Why was I the only person standing on this side of the street like billy-no-mates while all the popular people stood opposite smirking at my obvious insanity?
The answer was simple – the other side of the street was in shade, my side was in full sunshine and the sun was seriously hot. I didn’t know if I could last the pace; already my bonce felt oven-cooked and I could feel the dizzying effects of dehydration despite taking occasional glugs of lukewarm water; a couple of hours of this and surely I’d end up as a pile of bleached bones cluttering the immaculate streets.
But from my position I could see all the way up to the Casas de los Balcones and down to the Plaza de la Constitución. When the camels arrived their angle would be towards me. If I wanted good photos, I’d have to put up with the frying.
A group of people joined me on my side of the street a few feet away, but as they had set up makeshift shelter under a rainbow canopy, relocated some stools and a wine barrel as a table from the rural hotel opposite; they dealt with the sunny side of the street with quite a bit more panache than me.
The Romería de San Isidro Labrador comes only a couple of days after the Flower Carpets and just when you think you’ve seen La Orotava’s best show, the town comes up with another lavish spectacle. This one kicks off with the arrival of the festival queens in full traditional costume atop camels. It’s a spectacular start to the romería, even if the queens look as nervous as kittens on their temperamental carriages.
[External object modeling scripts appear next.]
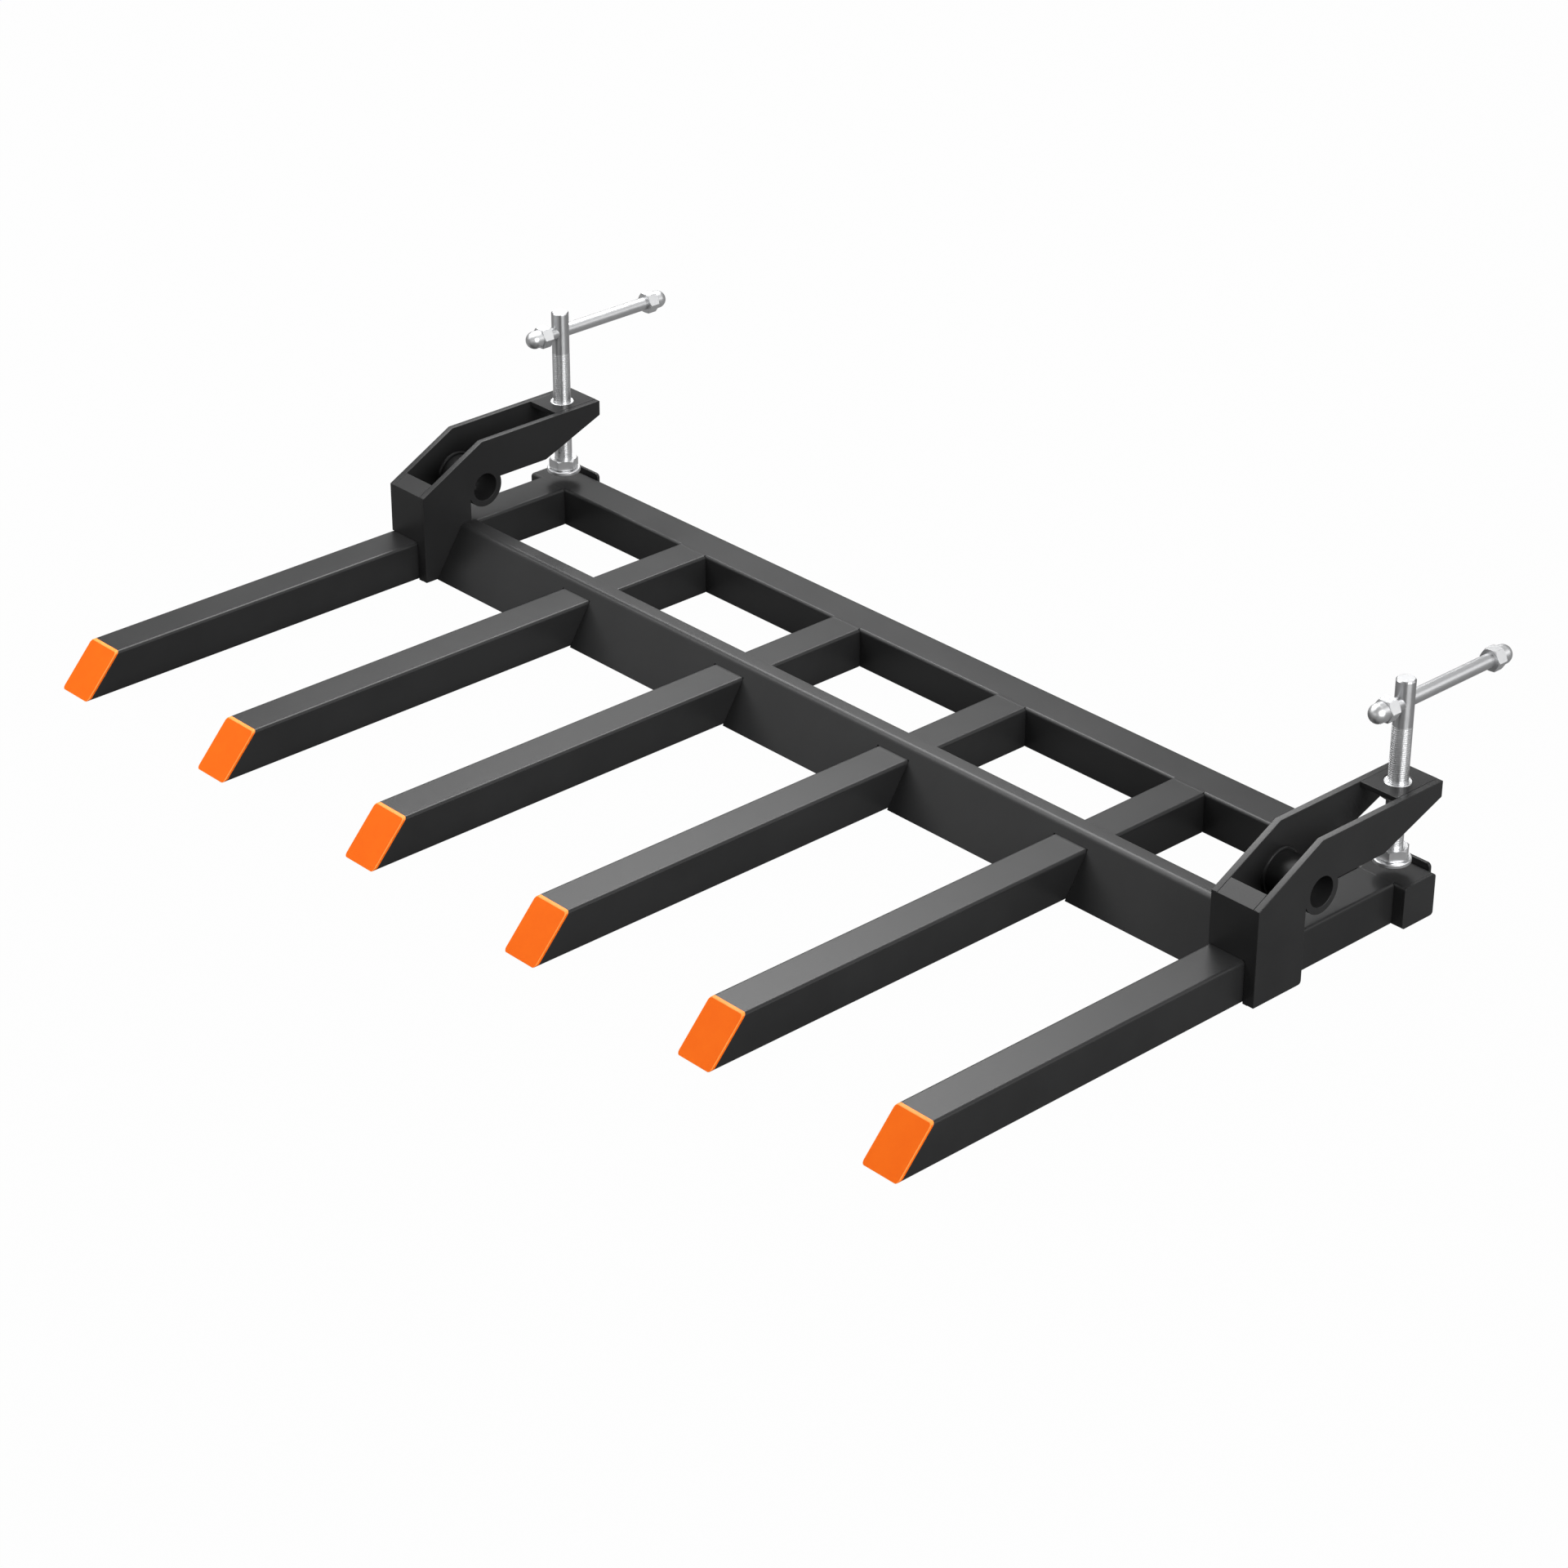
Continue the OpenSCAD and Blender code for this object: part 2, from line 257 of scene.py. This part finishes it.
black_coat = powder_coat("black_powder_coat")
orange_paint = tip_paint("orange_tip_paint", ORANGE_SHADES)
# The tips' rim finish: a painted highlight in a lighter orange
orange_rim_highlight = tip_paint("orange_rim_painted_highlight", RIM_HIGHLIGHT_ORANGE_SHADES)
# The head and handle get the painted-shade plating, the thread the painted-light one, and the nuts
# the one between
head_steel = plated_steel("plated_steel_head", PLATING_PAINTED_SHADED, MARKS_ROUND_AXIS, turned=True)
thread_steel = plated_steel("plated_steel_thread", PLATING_PAINTED_LIT, MARKS_ROUND_AXIS, turned=True)
handle_steel = plated_steel("plated_steel_handle", PLATING_PAINTED_SHADED, MARKS_ALONG_BAR)
nut_steel = plated_steel("plated_steel_nut", PLATING_PAINTED_HALF_LIT, MARKS_EVEN)


# Making pieces


def middle_of(box):
    return (box[0] + box[1]) / 2


def radius_of(box):
    """The radius of a round piece that lies along X."""
    return (box[1].z - box[0].z) / 2


def take(*pieces):
    """Selects these pieces and nothing else. The first one becomes the active one."""
    bpy.ops.object.select_all(action="DESELECT")
    for piece in pieces:
        piece.select_set(True)
    bpy.context.view_layer.objects.active = pieces[0]


def join(first, second):
    """Adds the second piece to the first one."""
    take(first, second)
    bpy.ops.object.join()


def nothing(part):
    return False


def pick(piece, kind, wanted):
    """Opens a piece for editing, with only the edges or faces selected that are wanted."""
    take(piece)
    bpy.ops.object.mode_set(mode="EDIT")
    bpy.ops.mesh.select_mode(type=kind)
    bpy.ops.mesh.select_all(action="DESELECT")
    bpy.ops.object.mode_set(mode="OBJECT")
    parts = piece.data.edges if kind == "EDGE" else piece.data.polygons
    for part in parts:
        part.select = wanted(part)
    bpy.ops.object.mode_set(mode="EDIT")


def copy_of(node, name):
    """A new piece from a node's mesh, with its triangles merged into plain faces."""
    piece = bpy.data.objects.new(name, nodes[node].data.copy())
    bpy.context.scene.collection.objects.link(piece)
    take(piece)
    bpy.ops.object.mode_set(mode="EDIT")
    bpy.ops.mesh.select_all(action="SELECT")
    bpy.ops.mesh.remove_doubles(threshold=SAME_POINT)
    bpy.ops.mesh.dissolve_limited(angle_limit=radians(0.4))
    bpy.ops.object.mode_set(mode="OBJECT")
    return piece


def block(low, high):
    """A new box-shaped piece between two corners."""
    bpy.ops.mesh.primitive_cube_add(size=1, location=(low + high) / 2)
    piece = bpy.context.object
    piece.scale = high - low
    bpy.ops.object.transform_apply()
    return piece


def round_edges(piece, width, stay_sharp):
    """Bevels a piece's sharp edges, apart from those whose middle stay_sharp picks out."""
    pick(piece, "EDGE", nothing)
    bpy.ops.mesh.edges_select_sharp(sharpness=radians(28))
    bpy.ops.object.mode_set(mode="OBJECT")
    points = piece.data.vertices
    rounded = set()
    for edge in piece.data.edges:
        middle = (points[edge.vertices[0]].co + points[edge.vertices[1]].co) / 2
        if edge.select and not stay_sharp(middle):
            rounded.add(edge.index)
    pick(piece, "EDGE", lambda edge: edge.index in rounded)
    bpy.ops.mesh.bevel(offset=width, segments=2, affect="EDGES", clamp_overlap=True)
    bpy.ops.object.mode_set(mode="OBJECT")


def ease(piece, width, stay_sharp=nothing):
    """Rounds a piece's sharp edges, where a width is given, and smooths its shading."""
    take(piece)
    if piece.data.has_custom_normals:
        bpy.ops.mesh.customdata_custom_splitnormals_clear()
    if width:
        round_edges(piece, width, stay_sharp)
    bpy.ops.object.shade_smooth_by_angle(angle=radians(46))
    weighted = piece.modifiers.new("flat_faces_stay_flat", "WEIGHTED_NORMAL")
    weighted.keep_sharp = True
    bpy.ops.object.modifier_apply(modifier=weighted.name)


def finish_with(piece, slot, *materials):
    piece.data.materials.clear()
    for material in materials:
        piece.data.materials.append(material)


def stand_for(piece, node):
    """The piece takes a node's place and rides on its body."""
    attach(piece, nodes[node]["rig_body"])
    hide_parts(node)


def eased_node(node, width, slot, material, stay_sharp=nothing):
    """A node's own shape with its sharp edges rounded, in place of the node."""
    piece = copy_of(node, node + "_eased")
    ease(piece, width, stay_sharp)
    finish_with(piece, slot, material)
    stand_for(piece, node)


def tip_plate(number):
    """A tip plate with a chamfered rim, painted a lighter orange as a painted highlight."""
    node = f"tine_tip_{number}"
    piece = copy_of(node, node + "_painted")
    alike = 0.99
    pick(piece, "FACE", lambda face: face.normal.dot(TIP_FACING) > alike)
    bpy.ops.mesh.region_to_loop()
    bpy.ops.mesh.bevel(offset=TIP_RIM, segments=2, affect="EDGES", clamp_overlap=False)
    bpy.ops.object.mode_set(mode="OBJECT")
    finish_with(piece, ORANGE, orange_paint, orange_rim_highlight)
    # The chamfer faces take the lighter orange, a painted highlight
    for face in piece.data.polygons:
        face.material_index = 1 if 0.3 < face.normal.dot(TIP_FACING) < alike else 0
    ease(piece, width=0)
    stand_for(piece, node)


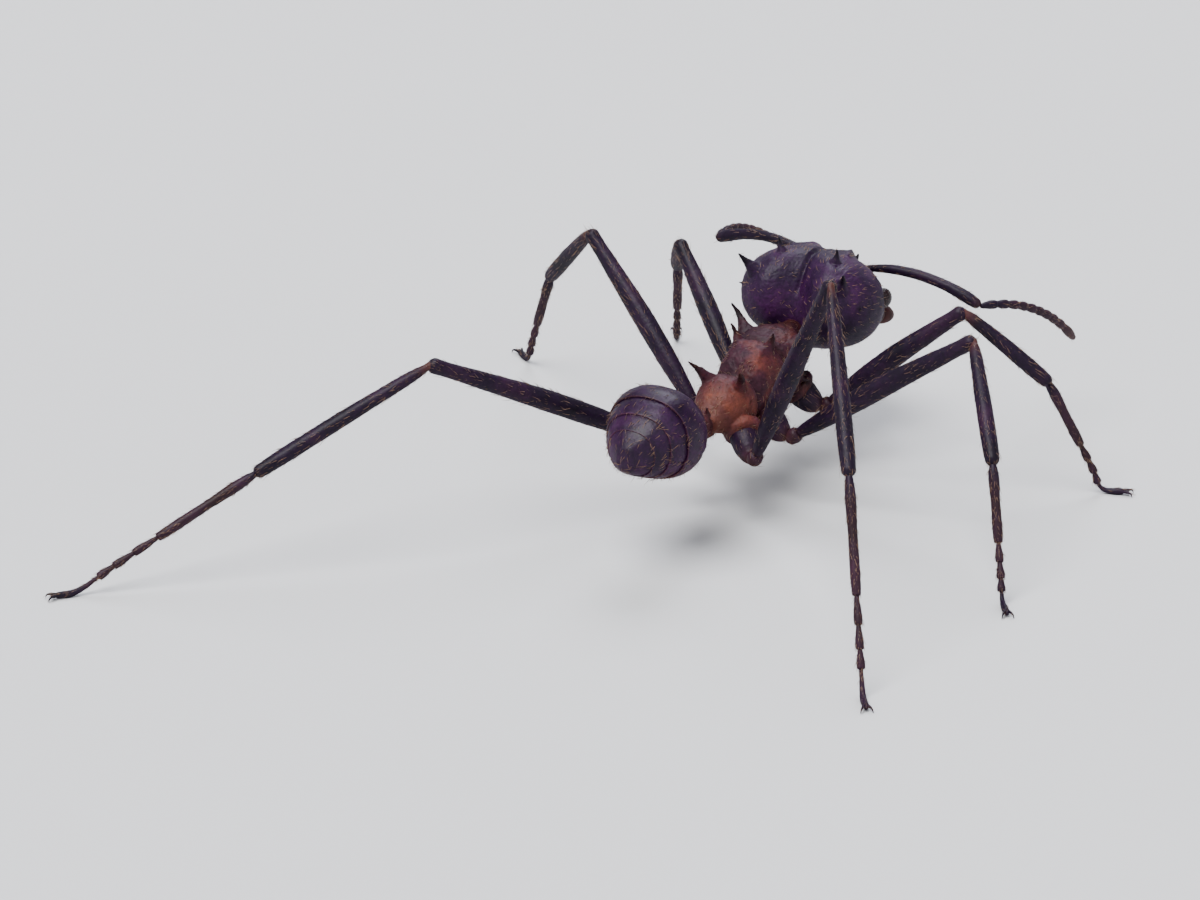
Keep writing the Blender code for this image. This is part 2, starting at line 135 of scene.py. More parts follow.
# Legs. Each pair: hip on the thorax, end of the coxa, and the lengths of femur, tibia and tarsus.
LEG_PAIRS = {
    "front": ((0.42, -0.98, 1.95), (0.92, -1.28, 1.38), 3.65, 2.25, 2.8),
    "mid": ((0.38, 0.22, 1.8), (0.97, 0.22, 1.3), 4.6, 2.85, 3.00),
    "hind": ((0.38, 1.12, 1.85), (0.97, 1.68, 1.36), 5.5, 4.00, 4.5),
}
# Each leg: how far back its femur points from straight out, how steeply it rises, both in degrees,
# and how far out and back its foot stands.
STANCE = {
    ("left", "front"): (-35.5, 36.0, 5.1, -6.05),
    ("left", "mid"): (-20.0, 40.0, 7.4, -3.4),
    ("left", "hind"): (50.5, 26.0, 9.03, 11.43),
    ("right", "front"): (-20.0, 39.5, 6.75, -3.3),
    ("right", "mid"): (-11.0, 35.0, 7.2, 2.9),
    ("right", "hind"): (30.0, 60.0, 6.75, 7.85),
}
TOE_HEIGHT = 0.19
TOE_LENGTH = 0.45
TOE_RISE = 0.06
# How high the middle of the foot's line lies over the floor, at the toe's root and at its tip.
TOE_LINE_HEIGHTS = (0.105, 0.072)
SOLE_HEIGHT = 0.17

# -------- fine measures of the looks

HEAD_GRID = 120
HEAD_STREAKS = (1, 0.22, 1)
HEAD_VOXEL = 0.018
THORAX_VOXEL = 0.018
WAIST_VOXEL = 0.013
SMOOTH_ROUNDS = 3
EYE_BULGE = 0.05
LIMB_SIDES = 22
LIMB_STEP = 0.02
CAP_TURNS = np.radians((10, 28, 48, 70))
LUMP_SIZE = 0.16
WRINKLE_DEPTH = 0.0045
WRINKLE_LENGTH = 0.036
WRINKLE_SPREAD = 1.3
BODY_SIDES = 110
WAIST_SIDES = 72
GASTER_SIDES = 132
GASTER_TUCK = 0.13
GASTER_STEP = 0.022
JAW_SIDES = 72
JAW_FURROW_TURN = 38
JAW_FURROW_DEPTH = 0.011

# Limb outlines, as rows of (share of the length, radius).
COXA = ((0, 0.24), (0.35, 0.3), (0.7, 0.25), (0.9, 0.18), (1, 0.17))
TROCHANTER = ((0, 0.12), (0.4, 0.155), (0.85, 0.15), (1, 0.125))
FEMUR = ((0, 0.1), (0.05, 0.13), (0.2, 0.18), (0.45, 0.205), (0.75, 0.17), (0.93, 0.145), (1, 0.155))
TIBIA = ((0, 0.11), (0.03, 0.08), (0.08, 0.105), (0.3, 0.14), (0.65, 0.162), (0.93, 0.15), (1, 0.135))
BASITARSUS = ((0, 0.06), (0.06, 0.084), (0.5, 0.092), (0.94, 0.092), (1, 0.084))
TARSAL_BEAD = ((0, 0.04), (0.25, 0.056), (0.8, 0.084), (1, 0.078))
LAST_TARSAL = ((0, 0.036), (0.3, 0.048), (0.85, 0.068), (1, 0.058))
SCAPE = ((0, 0.045), (0.06, 0.06), (0.2, 0.085), (0.7, 0.11), (0.93, 0.12), (1, 0.1))
PEDICEL = ((0, 0.045), (0.3, 0.07), (0.8, 0.092), (1, 0.085))
FLAGELLAR_BEAD = ((0, 0.052), (0.3, 0.078), (0.75, 0.096), (1, 0.09))
LAST_FLAGELLAR = ((0, 0.055), (0.3, 0.09), (0.65, 0.092), (1, 0.05))
PALP_BEAD = ((0, 0.028), (0.7, 0.045), (1, 0.03))
CLAW = ((0, 0.036), (0.4, 0.028), (0.8, 0.014), (1, 0.005))
# A claw's line from the end of the foot, as rows of (how far ahead, aside and up).
CLAW_LINE = ((-0.06, 0.02, 0), (0.05, 0.06, 0.02), (0.14, 0.1, 0.004), (0.17, 0.12, -0.064))
# A spine's outline, as rows of (share of the length, share of the radius at its foot).
SPINE = ((0, 1.8), (0.25, 1.15), (0.5, 0.62), (0.8, 0.3))
SPINE_TIP = 0.02
SPINE_BEND = np.array((0, 0.12, 0.05))
# Where the jointed parts divide, as shares of their lengths.
TARSAL_JOINTS = (0.0, 0.5, 0.62, 0.72, 0.8, 1.0)
FUNICULUS_JOINTS = (0.0, 0.115, 0.2, 0.28, 0.36, 0.44, 0.52, 0.605, 0.695, 0.79, 1.0)
PALP_JOINTS = (0.0, 0.34, 0.62, 1.0)

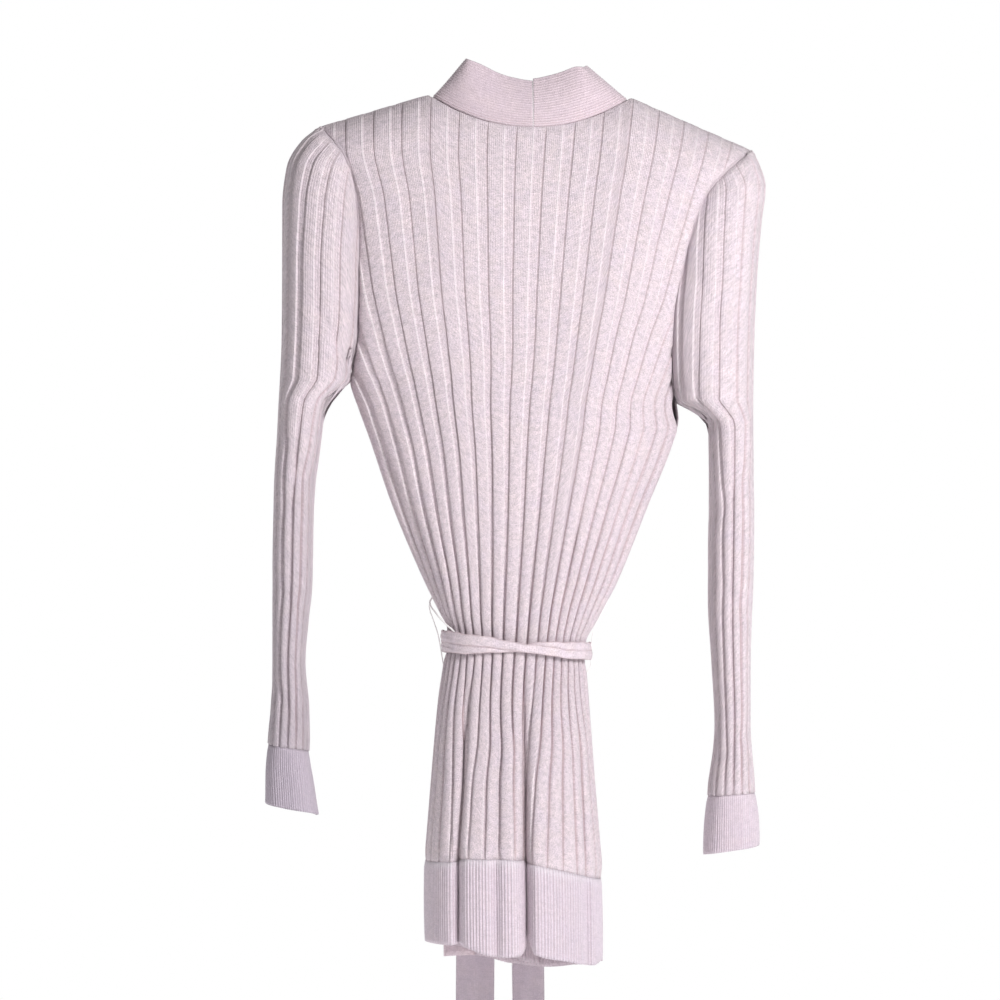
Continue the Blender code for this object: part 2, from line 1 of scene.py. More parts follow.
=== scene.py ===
"""Looks of a long-sleeved wrap cardigan in wide-rib knit, seen from its back.
Every table is in millimetres."""

import math

import bpy
import numpy as np
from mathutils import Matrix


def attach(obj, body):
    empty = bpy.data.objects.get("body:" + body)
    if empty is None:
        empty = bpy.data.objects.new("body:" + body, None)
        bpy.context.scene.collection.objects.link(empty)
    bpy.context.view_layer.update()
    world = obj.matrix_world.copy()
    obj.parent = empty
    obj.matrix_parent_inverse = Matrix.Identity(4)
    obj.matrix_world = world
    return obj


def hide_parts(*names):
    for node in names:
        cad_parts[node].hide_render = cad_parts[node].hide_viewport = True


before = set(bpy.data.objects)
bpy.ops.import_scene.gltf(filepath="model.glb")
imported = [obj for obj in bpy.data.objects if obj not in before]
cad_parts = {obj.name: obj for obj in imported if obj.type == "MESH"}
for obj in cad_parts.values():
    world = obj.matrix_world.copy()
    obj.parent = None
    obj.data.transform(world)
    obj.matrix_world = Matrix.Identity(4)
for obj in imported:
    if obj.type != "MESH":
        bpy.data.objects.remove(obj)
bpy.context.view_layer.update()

MM = 0.001
PANEL_WALL = 1.5
BAND_WALL = 2.0
TAIL_WALL = 2.2
HALF_SEAM = 0.2
ROUNDNESS = 2.3
SHOULDER_RADIUS = 38.0
WAIST_Z = -493.5
WAIST_TILT = 0.1
WAIST_MIDDLE_X = -12.6
NECK_DIP = -26.1
NECK_CENTRE_X = 1.8
RIGHT_END_T = -0.375
LEFT_END_T = 0.25
FINE_PITCH = 2.85
# Sizes of the knit in its UV maps, in metres
WIDE_RIB = 0.0254
SLEEVE_RIB = 0.0134
BELT_TURN = 0.39
BELT_GIRTH = 0.03
KNOT_TURN = 0.09
BAND_WIDTH = 0.05
STITCH_WIDTH = 0.0017
STITCH_HEIGHT = 0.0014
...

These fiestas are all about eating and drinking and it made me smile to see that even as people were going to join the processional carts which are filled with food, they were stuffing their faces with ice cream and crisps.
Once the Romería gets into full swing it becomes an overwhelming cavalcade of colour, sounds and smells. People shout to have their photos taken, children thrust ‘papas’ and boiled eggs at you, men offer chunks of barbecued meat and goatskins filled with wine; dancers twist and swirl along the narrow streets and musicians pluck at timples and instruments made from olive oil cans. The sunshine made the traditional rainbow coloured skirts and scarlet bodices positively zing with vibrancy. It was a feast in every sense of the word and I snapped away, pausing only to munch on potatoes and a type of crackling as seventy or so ox drawn carts lumbered by.
I’ve been to a number of romerías, but I think La Orotava’s is my favourite. The historic streets are a perfect backdrop for the parade of traditional costumes, but there’s also something sophisticatedly stylish about La Orotava’s romería which reflects the town’s noble history. I came away from the town once again completely wowed by this wonderful island of Tenerife.